There was a third thing that happened when St. Paul preached on Mars Hill. Some were derisive, some delayed, but others decided. They believed. Now, some of our friends think that St. Paul made a mistake on this occasion, that he dabbled too much in Greek philosophy, poetry, and culture, and never really achieved his purpose, that he never got off the ground. Believe me, if types like Dionysius the Areopagite, and the woman named Damaris sat in my church every Sunday, with the several others mentioned in this chapter sitting in the back of the balcony, and every Sunday that I preached believed, and would join the church, I’d consider that to be a success, wouldn’t you?

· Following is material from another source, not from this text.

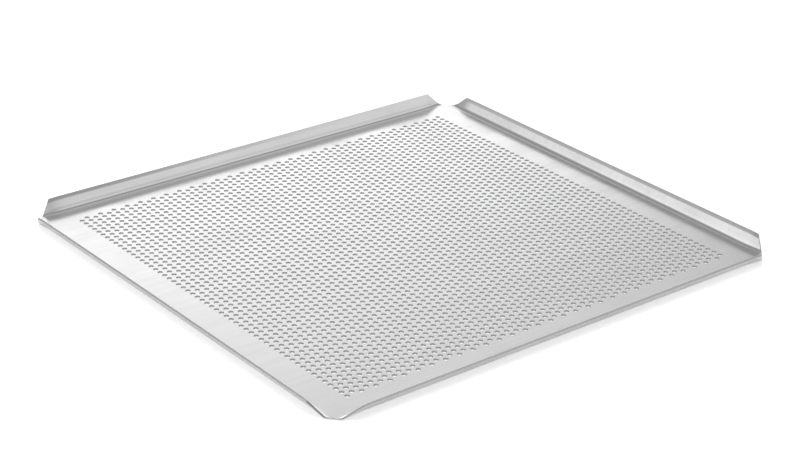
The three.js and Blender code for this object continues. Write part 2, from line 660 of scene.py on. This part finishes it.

Thank God for this magnificent apostle, with his great mind, and tremendous heart, and committed will, who dared to stride as a child of Zion over against the hills of Athens to speak to the underwhelmed the magnificent, overpowering news of God invading our world to seek and to save us in Jesus, splitting history into B.C. and A.D.! And thank God for those people mentioned by name, one a man and one a woman, made immortal with their names inscribed in the sacred literature by their decision.

There are many folk today wistfully contemplating a fuller life, eager to move from disillusionment to faith, to a broader religious experience, whose lives would be liberated, enriched, satisfied, made truly joyous if they believed this good news of the glad God!

C. S. Lewis, the great British lay apologist, was so surprised by joy that he came to the point where he could confront a nonbeliever and ask: “Is it true that you are not a Christian?”

The coming of Christ has changed the world. And he can change the world of your own lives. “Christ,” said Clement the ancient Alexandrian, “has turned all our sunsets into dawns.” Thanks be to God!